Of course, Butskellism didn’t last. Britain’s very refusal to make choices made it steadily harder for the nation to accomplish anything at all. Margaret Thatcher’s achievement was to choose in practice between aims that were all, in principle, desirable: Like Reagan, she chose to focus on inflation. The reward for Britain was political and economic recovery; the reward for the Conservatives was the unparalleled feat of four successive victories over a Labour party that had lost touch with the aspirational classes.

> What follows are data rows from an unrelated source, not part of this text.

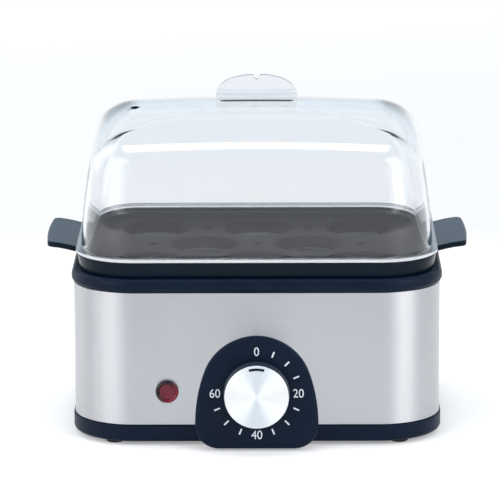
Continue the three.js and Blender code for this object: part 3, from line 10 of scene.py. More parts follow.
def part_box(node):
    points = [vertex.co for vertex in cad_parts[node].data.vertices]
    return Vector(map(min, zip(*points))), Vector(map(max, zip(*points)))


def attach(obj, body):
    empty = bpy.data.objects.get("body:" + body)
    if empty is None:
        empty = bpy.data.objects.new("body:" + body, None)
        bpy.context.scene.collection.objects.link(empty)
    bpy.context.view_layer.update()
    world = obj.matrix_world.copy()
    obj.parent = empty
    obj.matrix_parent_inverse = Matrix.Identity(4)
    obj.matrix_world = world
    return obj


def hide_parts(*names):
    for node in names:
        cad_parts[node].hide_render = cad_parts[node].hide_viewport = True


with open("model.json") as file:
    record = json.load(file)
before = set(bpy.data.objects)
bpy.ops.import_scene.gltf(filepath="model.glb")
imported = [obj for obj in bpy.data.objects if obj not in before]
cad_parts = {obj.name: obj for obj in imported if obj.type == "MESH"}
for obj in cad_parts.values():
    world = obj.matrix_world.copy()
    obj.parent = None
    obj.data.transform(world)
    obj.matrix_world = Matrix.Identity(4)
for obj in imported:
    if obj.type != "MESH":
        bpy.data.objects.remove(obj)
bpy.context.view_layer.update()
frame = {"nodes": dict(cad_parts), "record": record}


# Sizes are in mm from the body's middle. The CAD part is moved along Y to stand on its box's middle.
MM = 0.001
QUARTER = math.pi / 2
SHIFT_Y = sum(corner[1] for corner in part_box("steel_band")) / 2 / MM


def span(node):
    """A CAD piece's low and high corners, in mm from the body's middle."""
    return [(corner[0] / MM, corner[1] / MM - SHIFT_Y, corner[2] / MM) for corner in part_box(node)]


def midpoint(node, axis):
    low, high = span(node)
    return (low[axis] + high[axis]) / 2


def half_width(node, axis):
    low, high = span(node)
    return (high[axis] - low[axis]) / 2


# Clearances
SEAT = 0.3
SLIP = 0.4
RUN = 0.5
PRINT = 0.03

# Roundings that many pieces share, and the ring that closes a turned piece at its axis
FINE = 0.15
CRISP = 0.2
SMALL = 0.3
MEDIUM = 0.4
ROUND = 0.5
AXIS = 0.01

# Body, from the band's box
band_low, band_high = span("steel_band")
HALF_X, HALF_Y, BAND_HIGH = band_high
BAND_LOW = band_low[2]
BAND_FRONT = -HALF_Y
CORNER = 33.5
SHEET = 0.8
LINING = -SHEET - SEAT

# Base and feet
base_low, base_high = span("base_pan")
BASE_LOW = base_low[2]
BASE_SHOULDER = BAND_LOW - SEAT
BASE_LIP_TOP = base_high[2]
BASE_PROUD = base_high[0] - HALF_X
BASE_EDGE = 2.5
BASE_FLOOR = 2.5
BASE_FLOOR_ROUND = 0.8
BASE_LIP_WALL = 1.6
FOOT_X = midpoint("foot_front_right", 0)
FOOT_Y = midpoint("foot_front_right", 1)
FOOT_TOP = half_width("foot_front_right", 0)
FOOT_LOW = 4.4
FOOT_STEM = 2.2
FOOT_BARB = 3.2
FOOT_BARB_TOP = span("foot_front_right")[1][2]
ROD_X = midpoint("tie_rod_front_right", 0)
ROD_Y = midpoint("tie_rod_front_right", 1)
SCREW_HEAD = 3.0
SCREW_SHANK = 1.5
SCREW_RECESS = 2.5
HOLE_DEPTH = 9.0

# Upper trim
trim_low, trim_high = span("upper_trim")
TRIM_LOW = BAND_HIGH + SEAT
TRIM_LIP_LOW = trim_low[2]
TRIM_HIGH = trim_high[2]
TRIM_PROUD = trim_high[0] - HALF_X
TRIM_FOOT = 0.2
TRIM_CHIN = 1.7
TRIM_CHIN_ROUND = 1.2
TRIM_FACE = 1.6
TRIM_TOP_INSET = 1.5
TRIM_INNER = -5.0
TRIM_LIP_WALL = 2.2
LEDGE_DROP = 4.4
LEDGE_THICK = 2.5
LEDGE_WIDTH = 6.0
LEDGE_TOP = TRIM_HIGH - LEDGE_DROP
LEDGE_LOW = LEDGE_TOP - LEDGE_THICK
LEDGE_INNER = TRIM_INNER - LEDGE_WIDTH

# Dish
dish_low, dish_high = span("water_dish")
DISH_DEPTH = 13.4
DISH_RIM = dish_high[2] - SHEET
DISH_LOW = DISH_RIM - DISH_DEPTH
DISH_WALL_GAP = 1.0
DISH_WALL = LEDGE_INNER - DISH_WALL_GAP
DISH_EDGE = 2.5
DISH_LIP = 0.9
STUD_LOW = dish_low[2]
STUD_X = 14.0
STUD_RADIUS = 3.0
STUD_BORE = 1.8
STUD_BORE_DEPTH = 6.0

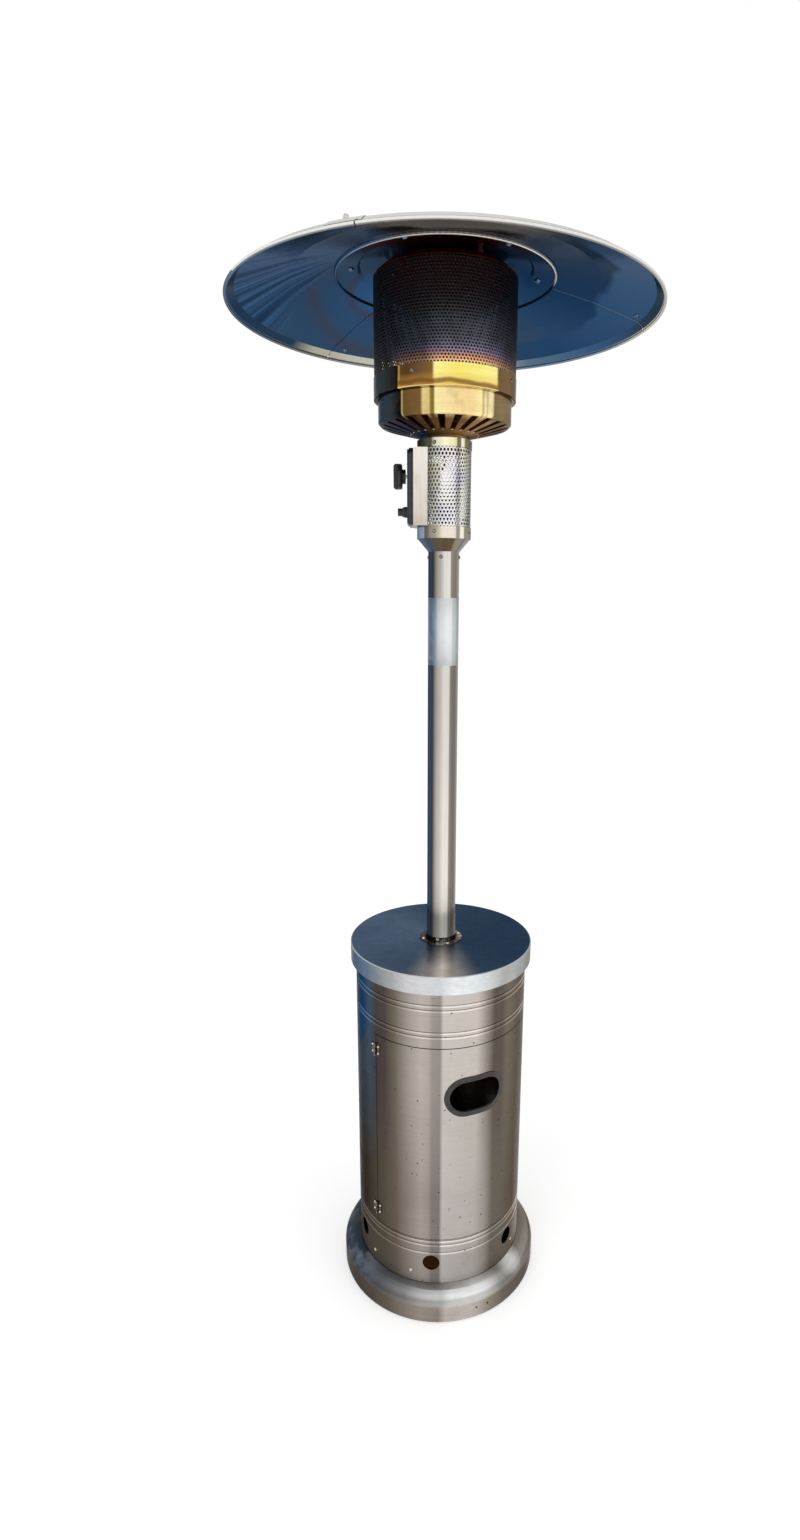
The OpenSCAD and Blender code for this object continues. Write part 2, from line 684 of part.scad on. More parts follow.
module face_plate() color("#1c1c1e") difference() {
    union() {
        to_left(box_front, 0, box_z + box_h / 2) linear_extrude(plate_depth * 0.7)
            rounded(box_h, box_w, plate_corner);
        to_left(box_front, 0, box_z + box_h / 2) linear_extrude(plate_depth)
            rounded(box_h - 2 * plate_margin, box_w - 2 * plate_margin, plate_corner - plate_margin);
    }
    to_left(box_front - over, 0, knob_z) rod(stem_r + free_gap, plate_depth + 2 * over);
    to_left(box_front - over, 0, igniter_z) rod(igniter_r + seat_gap, plate_depth + 2 * over);
}

// Gas valve: body, turning plug, sliding stem and knob
valve_top = knob_z + valve_h / 2;
module control_valve() color("#b5a642") difference() {
    union() {
        translate([-valve_far, -valve_w / 2, knob_z - valve_h / 2])
            cube([valve_far - valve_near, valve_w, valve_h]);
        to_left(valve_far, 0, knob_z)
            cylinder(h = box_front - box_t - valve_far, r = plug_r + 2 * stem_r);
    }
    to_left(valve_far - plug_l, 0, knob_z) cylinder(h = plug_l + over, r = plug_r + run_gap);
    to_left(valve_far, 0, knob_z) cylinder(h = box_front - valve_far + over, r = stem_r + free_gap);
    translate([gas_x, 0, knob_z - valve_h / 2 - over]) rod(gas_tube_r + seat_gap, valve_h / 5 + over);
    translate([pilot_x, pilot_side, valve_top - valve_h / 5])
        rod(outlet_r + seat_gap, valve_h / 5 + over);
    translate([pilot_x, -pilot_side, valve_top - valve_h / 5])
        rod(outlet_r + seat_gap, valve_h / 5 + over);
    to_left(valve_near - over, 0, knob_z + valve_outlet_up) rod(outlet_r + seat_gap, outlet_depth + over);
}
valve_outlet_up = valve_h * 0.32;
outlet_depth = 8;
module valve_plug() color("#d4c46a") difference() {
    to_left(valve_far - plug_l + free_gap, 0, knob_z) cylinder(h = plug_l - 2 * free_gap, r = plug_r);
    to_left(valve_far - plug_l + 2 * plug_r / 3, 0, knob_z) rod(stem_r + run_gap, plug_l);
}
stem_in = plug_l - 2 * plug_r / 3 - knob_travel - free_gap;
module valve_stem() color("silver") to_left(valve_far - stem_in, 0, knob_z)
    rod(stem_r, knob_front - valve_far + stem_in);
module knob() color("#161618") difference() {
    union() {
        to_left(plate_front + knob_travel + free_gap, 0, knob_z)
            cylinder(h = knob_back - plate_front - knob_travel, r = knob_neck_r);
        to_left(knob_back, 0, knob_z) {
            cylinder(h = knob_skirt_h / 3, r1 = knob_r - knob_skirt_h / 4, r2 = knob_r);
            translate([0, 0, knob_skirt_h / 3]) cylinder(h = knob_skirt_h * 2 / 3, r = knob_r);
        }
        intersection() {
            to_left(knob_front, 0, knob_z) {
                cylinder(h = knob_grip_h * 2 / 3, r = knob_r);
                translate([0, 0, knob_grip_h * 2 / 3])
                    cylinder(h = knob_grip_h / 3, r1 = knob_r, r2 = knob_r - knob_grip_h / 3);
            }
            translate([-knob_end, -knob_grip_w / 2, knob_z - knob_r])
                cube([knob_grip_h + over, knob_grip_w, 2 * knob_r]);
        }
    }
    to_left(plate_front, 0, knob_z) rod(stem_r + run_gap, knob_front - plate_front + run_gap);
}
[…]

Today, the Tories would give a lot for just one such victory. Objectively, the campaign shouldn’t be close: The growing British economy contrasts strikingly with the sickly performance of the eurozone, and only 15 percent of the British public views Miliband as a plausible leader of the nation. Labour’s collapse in Scotland bids fair to lose the party 50 seats, while UKIP looks likely to take only a handful from the Tories. Senior Conservatives privately profess faith in victory, and even candidates in no-hope seats believe the party’s chances are brightening. If politics is the art of the possible, it is hard to see how the Tories can possibly lose this one.